Latest Danish EU presidency compromise suggests credit rating rotation rule may be avoided
Tuesday, 17 April 2012
A second compromise text of the Danish Presidency of the Council of the EU on credit rating agency regulation proposes to limit mandatory rotation of rating agencies to structured finance instruments, meaning that covered bonds could escape the requirement.
Released last Tuesday (10 April), the second compromise text of a European Commission proposal to amend existing regulation of credit rating agencies (CRAs) amends article 6b to leave structured finance instruments as the only asset class subject to mandatory rotation of rating agencies, i.e. “Maximum duration of the contractual relationship with a credit rating agency”.
This latest amendment comes after the Presidency in a first compromise text sought to extend the amount of time before rotation kicks in from three to six years.
Ahead of an informal Ecofin meeting at the end of March the Presidency said that the number of capable credit rating agencies is limited and rotation may yet not be workable in practice, and that ministers would at the meeting debate whether to include the rotation requirement in the rules.
Covered bond market participants and industry representatives have expressed similar concerns, with the European Covered Bond Council setting out its opposition to mandatory rotation in a position paper on CRA III in February.

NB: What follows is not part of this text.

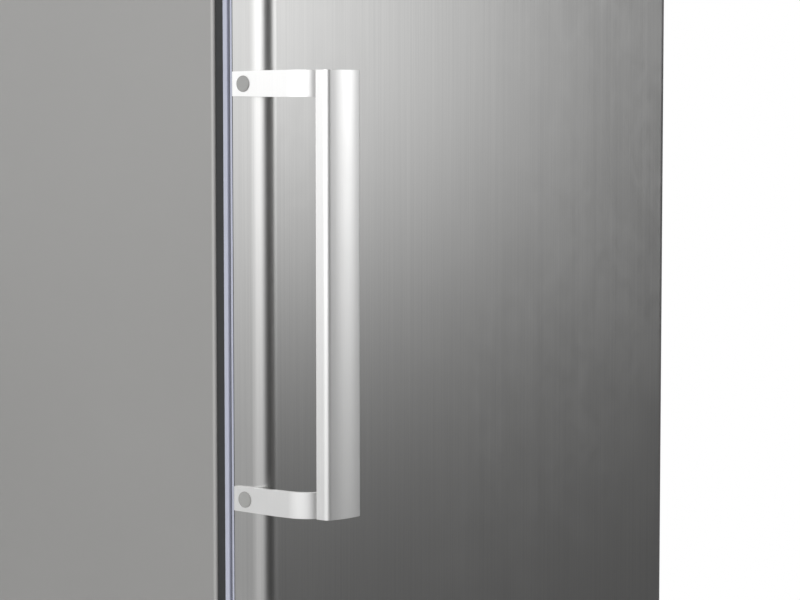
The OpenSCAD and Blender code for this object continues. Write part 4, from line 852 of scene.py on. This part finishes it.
screen = curved_screen(
    "reflection_screen", first_degree, last_degree, screen_radius, 0.0, screen_top
)
screen_finish, tree, glow = new_glow("reflection_screen")
point = split(tree, own_coordinates(tree))
to_the_front = compute(tree, "MULTIPLY", point["Y"], -1.0)
angle = compute(tree, "ARCTAN2", point["X"], to_the_front)
turn = stretch(tree, angle, -math.pi, math.pi)
height = stretch(tree, point["Z"], 0.0, screen_top)
above = ramp(tree, turn, round_stops(
    (-170, 0.45), (-128, 0.52), (-100, 0.7), (-86, 1.0), (-53, 1.0), (-43, 0.45), (-36, 0.02),
    (-4, 0.02), (5, 0.25), (14, 0.75), (24, 1.0), (37, 0.95), (41, 0.55), (45, 0.33), (50, 0.18),
    (54, 0.06), (58, 0.0), (76, 0.0), (92, 0.08), (125, 0.45),
))
below = ramp(tree, turn, round_stops(
    (-170, 0.2), (-120, 0.17), (-90, 0.28), (-51, 0.28), (-37, 0.015), (-2, 0.015),
    (10, 0.06), (36, 0.065), (50, 0.05), (62, 0.035), (90, 0.1), (125, 0.16),
))
upward = ramp(tree, height, upward_stops(
    screen_top, (0.3, 0.0), (0.5, 0.03), (0.65, 0.09), (0.8, 0.2), (0.92, 0.36),
    (1.02, 0.57), (1.12, 0.79), (1.25, 0.96), (1.4, 1.0),
))
feed(tree, mix_colours(tree, upward, below, above), glow.inputs["Color"])
glow.inputs["Strength"].default_value = screen_strength
only_in_reflections(screen, screen_finish)
print("reflection screen: radius", screen_radius, "m, height", screen_top, "m")

# %% [markdown]
# ### The floor in the steel
# The steel would mirror the pale floor in front of it, and the photographed door is dark
# down there. A darker card just above the floor takes the floor's place in reflections.

# %% Dark card on the floor
card_reach = 2.1
card_rear = -0.36  # just before the handle
card_height = 0.004

dark_floor = flat_card(
    "dark_floor_card", -card_reach, card_reach, -card_reach, card_rear, card_height
)
dark_finish, tree, glow = new_glow("dark_floor_card")
glow.inputs["Color"].default_value = (0.28, 0.28, 0.28, 1)
only_in_reflections(dark_floor, dark_finish)
print("dark card:", 2 * card_reach, "m wide,", card_height, "m above the floor")

# %% [markdown]
# The Standard view transform shows colours about as they are written.

# %% Finish
bpy.context.scene.view_settings.view_transform = "Standard"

Speaking at an ECBC plenary in London on 29 March, Wolfgang Kälberer, head of EU affairs at the Association of German Pfandbrief Banks (vdp), said that rotation principle was very problematic for the market, in particular for frequent issuers, but that the European Parliament appeared to be increasingly questioning it, suggesting that a majority could oppose it, even though Member States appeared to still be in favour of rotation, albeit a more relaxed version.
“There will be a trialogue at the very end of the process, and I hope that we will get some relief,” he said.
Kälberer today (Tuesday) told The Covered Bond Report that while the Rapporteur of the parliamentary ECON committee, Leonardo Domenici, supports the principle of rotation, the majority of the committee, as comprised by Liberal and Conservative party representatives together with UK Conservatives, does not.
“We expect this majority to table amendments to the Rapporteur’s report and that if the amendments are voted into the report the rotation principle will fall,” he said. “It is then likely that the plenary would support the committee.”
Setting out its opinion on the commission’s CRA regulation proposal on 2 April, the European Central Bank said that it supports the intention relating to the introduction of a rotation rule, but that possible unintended consequences may need to be further assessed.
In addition, it said that it supports the commission’s proposal to assess by July 2015 the need to extend the scope of enhanced reporting obligations for structured finance instruments, inter alia, to covered bonds.
This was in the context of the ECB welcoming initiatives contributing to the enhancement of transparency requirements in the structured finance instruments and covered bond markets and the harmonisation of disclosure requirements in this area, it said.
It noted that transparency initiatives for covered bonds are a feature of other ongoing legislative projects, and said it needs to be considered in which EU legislative vehicles it is best that these initiatives are introduced, bearing in mind the importance of ensuring consistency.